The City followed its policy decisions. The City could not remove the windrows from downtown without creating a dangerous situation on the tops of the steep and snowy streets in Nelson in the winter as it would mean diverting equipment from plowing and clearing in favour of removing snow from downtown.


The court dismissed the action, stating, inter alia,


The City followed its policy. The policy was to clear snow in accordance with long established practices. The attempt to compare the practices in Nelson with those of other places was not very useful. Each of the municipalities faced difficult conditions. Nothing in the evidence showed that the policy of the City was unreasonable or the result of a manifest lack of appreciation for the risks involved.
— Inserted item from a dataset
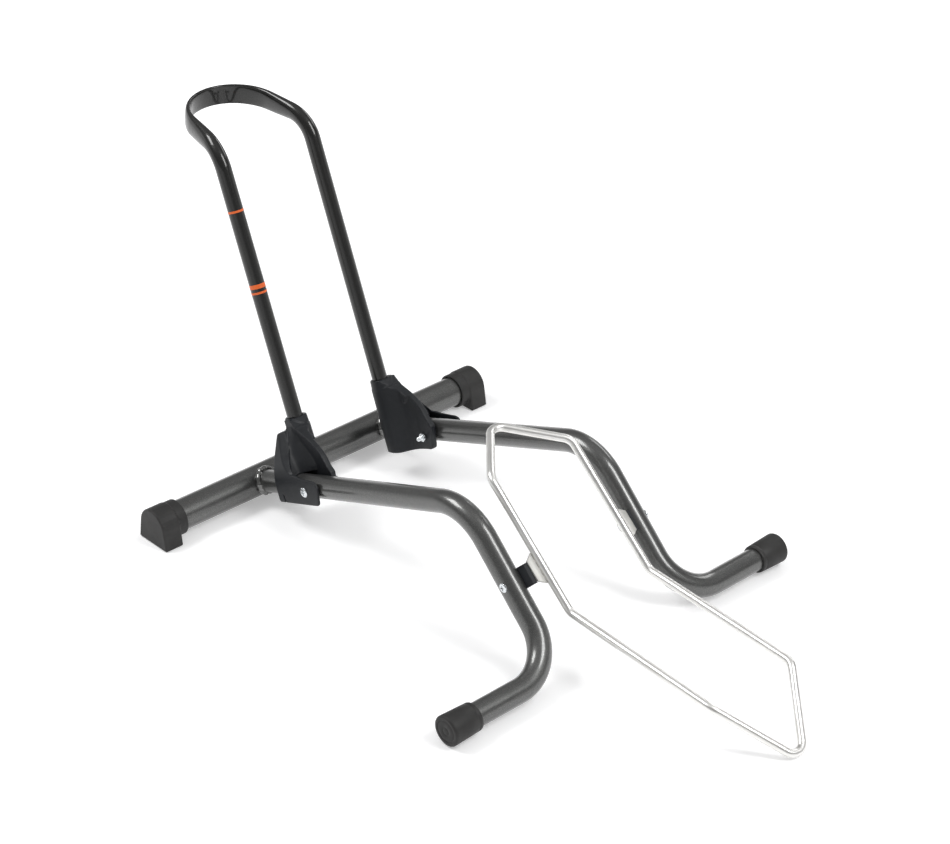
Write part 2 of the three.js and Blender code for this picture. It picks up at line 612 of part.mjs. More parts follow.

The policy is rational. It is very difficult to fault the City on a policy basis.


The court also completed traditional tort analysis based on common law and occupier’s liability act (practically no difference in the analysis), holding that the claimant was the author of her own misfortune, as at all material times she was aware of the risks involved and voluntarily assumed the risk, even though she had alternate options to use an alternate route.


Takeaways

When dealing with a government agency, try to keep yourself in their feet before pursuing an action. One should be thankful to these people who work 24x7 to provide us with safer environment, but it is only so much they could do. Let’s appreciate that fact. Also, if you decide to pursue an action against the city, or if you are representing the city, make sure your investigation includes the facts surrounding the policy decisions made by the city and whether those could be invoked as one of the defenses, making city immune from liability from liability under the traditional tort analysis.